In an October letter to Mayor Michael R. Bloomberg, William C. Thompson Jr., the city comptroller, also warned that his plan represented a substantial commitment of funds "without the oversight protections inherent in the city's capital budgeting process."

Mr. Doctoroff did not dispute the extra cost, but he played down the risk that the finance authority would have to step in, saying, "We don't expect it will ever get called on."

As for the long-term bonds issued by the development corporation, the deputy mayor said that bondholders, not the city, would be at risk if the tax revenues from new development failed to materialize and the corporation defaulted on its obligations.
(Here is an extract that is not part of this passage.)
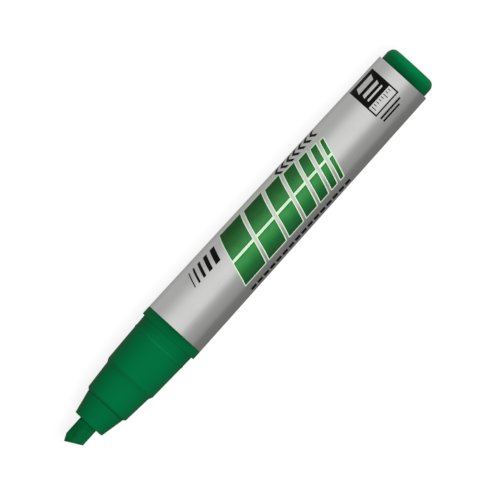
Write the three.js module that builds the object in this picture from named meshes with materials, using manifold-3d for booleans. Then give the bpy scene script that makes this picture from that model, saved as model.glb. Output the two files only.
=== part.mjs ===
// A refillable permanent marker without its cap, lying on its side.
// Lengths are in millimetres and +Z is up. The marker's axis runs along X: the nib points to -X and the
// rear plug to +X. The origin lies on the surface under the marker, below the middle of its length.

import * as THREE from "three";
import { mergeVertices } from "three/addons/utils/BufferGeometryUtils.js";
import Module from "manifold-3d";

const wasm = await Module();
wasm.setup();

// Nib: a flat felt rod with bevelled edges. Its writing edge slants across the width.
const NIB_WIDTH = 6.0;
const NIB_THICKNESS = 4.4;
const NIB_EDGE_BEVEL = 0.7;
const NIB_SHOWN = 8.4;
const NIB_APEX_OFFSET = 1.95;
const NIB_CHISEL_SETBACK = 2.7;
const NIB_RELIEF_SETBACK = 2.2;
const NIB_EDGE_THICKNESS = 1.3;
const NIB_WEDGE_LENGTH = 4.6;
const NIB_IN_RESERVOIR = 8.0;
const NIB_TAIL_POINT = 1.5;

// Nose: the cone of the nib holder. Its shank sits in the front section, behind a shoulder.
const NOSE_LENGTH = 7.33;
const NOSE_TAPER = 1.53;
const NOSE_EDGE = 0.25;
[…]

But some experts have questioned the city's estimate that 26 million square feet of office space and nearly 14,000 apartments would be built on the West Side over the next 30 years. While the city's demand for housing appears insatiable, economists like Rae Rosen at the Federal Reserve Bank, and James Diffley, a managing director of Global Insight, one of the nation's largest economic forecasting companies, say that the Bloomberg administration is being overly optimistic when it comes to office buildings.

"What's implausible is that one new, unproven district would capture all that demand," said another economic forecaster, Hugh Kelly of Real Estate Economics.

Critics say that raises the possibility of a default by the development corporation. Although the corporation would be a legally separate entity from the city, State Comptroller Alan G. Hevesi warned in a July report that the bonds "may be perceived by the financial community as a moral obligation of the City of New York and could adversely affect the city's credit rating."

Mr. Hevesi noted that the extension of the No. 7 subway line accounted for half the debt. He said major transportation projects have a history of large cost overruns and delays.

"I know the bonds can't be sold just on the credit of the Hudson Yards Infrastructure Corporation," Mr. Ravitch said at the hearing. "Mr. Doctoroff may be sincere in saying that the city is not on the hook. But to suggest that a default wouldn't affect the credit of the city is silly."